Partisipasi Perguruan Tinggi Aceh Tembus Target Nasional

Direktur Pendidikan Tinggi, Ilmu Pengetahuan, dan Teknologi Bappenas, Endang Sulastri, dalam kegiatan Studium General yang digelar di UIN Ar-Raniry Banda Aceh, Rabu (23/7/2025)

DONYAPOST, Banda Aceh — Tingkat partisipasi pendidikan tinggi di Aceh telah mencapai 42 persen, setara dengan target nasional. Hal ini terungkap dalam kegiatan Studium General yang digelar di Universitas Islam Negeri (UIN) Ar-Raniry Banda Aceh, Rabu (23/7/2025), bersama Badan Perencanaan Pembangunan Nasional (Bappenas).

“Meski Aceh sudah mencapai target, masih ada 19 provinsi lain yang partisipasinya di bawah rata-rata nasional,” ujar Direktur Pendidikan Tinggi, Ilmu Pengetahuan, dan Teknologi Bappenas, Endang Sulastri, mengutip data Badan Pusat Statistik (BPS) 2024.

Namun, menurut Endang, peningkatan partisipasi belum diiringi dengan peningkatan kualitas lulusan. Ia mengungkapkan, lulusan perguruan tinggi Indonesia baru sekitar 10 persen dari total populasi usia produktif.

“Angka ini masih jauh dari harapan jika kita ingin menjadi negara maju pada 2045,” katanya.

Endang menekankan perlunya keselarasan antara program studi dan sektor prioritas nasional. “Prodi ke depan harus menjawab kebutuhan industri, seperti sektor halal, pertanian cerdas, dan pariwisata,” imbuhnya, mengutip arahan Presiden Prabowo.

Ia juga menyebut UIN Ar-Raniry memiliki potensi riset unggul di bidang sosial humaniora, mulai dari studi karakter, pendidikan, komunikasi, hingga keuangan Islam. “UIN Ar-Raniry perlu memperkuat branding riset agar bisa mendapat pengakuan global,” ujarnya.

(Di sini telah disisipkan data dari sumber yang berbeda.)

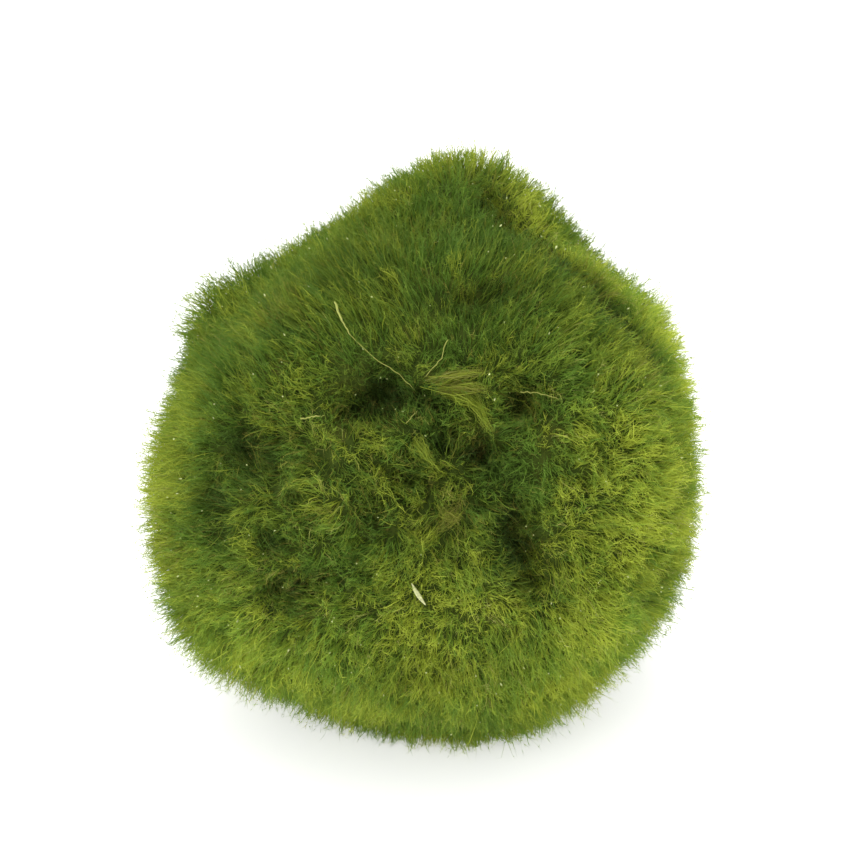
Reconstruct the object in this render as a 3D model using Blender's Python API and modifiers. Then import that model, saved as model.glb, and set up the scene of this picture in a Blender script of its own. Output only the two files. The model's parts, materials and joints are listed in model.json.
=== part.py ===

Senada dengan itu, Deputi Bidang Pembangunan Manusia dan Kebudayaan Bappenas, Amich Alhumami, menyatakan bahwa perguruan tinggi Islam harus mampu menjawab tantangan globalisasi dan modernisasi tanpa kehilangan identitas keislaman.

“Perguruan tinggi Islam harus modern, melahirkan lulusan berdaya saing, menguasai sains dan teknologi, namun tetap menjunjung nilai-nilai Islam,” tegasnya.

Amich turut menyoroti rendahnya investasi riset di negara-negara mayoritas muslim. Ia menyebut, rata-rata anggaran riset negara Islam hanya 0,42 persen dari Produk Domestik Bruto (PDB), jauh tertinggal dibanding Amerika Serikat (3,46%) dan Israel (5,56%).

“Jumlah peneliti di negara-negara Islam hanya 556 per satu juta penduduk, sedangkan Korea Selatan mencapai 9.082,” paparnya.

Amich menambahkan, Indonesia memiliki potensi besar menjadi pusat riset dunia karena kekayaan biodiversitas dan keragaman sosial, namun hal ini membutuhkan dukungan investasi yang serius.

“Saat ini Indonesia baru memiliki 1.600 peneliti per satu juta penduduk, jauh di bawah Singapura (4.000) dan Korea Selatan (8.000),” jelasnya.

Ia pun menekankan pentingnya transformasi di bidang ilmu pengetahuan dan teknologi. “Supremasi teknologi menentukan daya saing global. Jika tidak berbenah, posisi Indonesia sebagai negara muslim terbesar bisa tersalip oleh Pakistan atau India,” tutup Amich.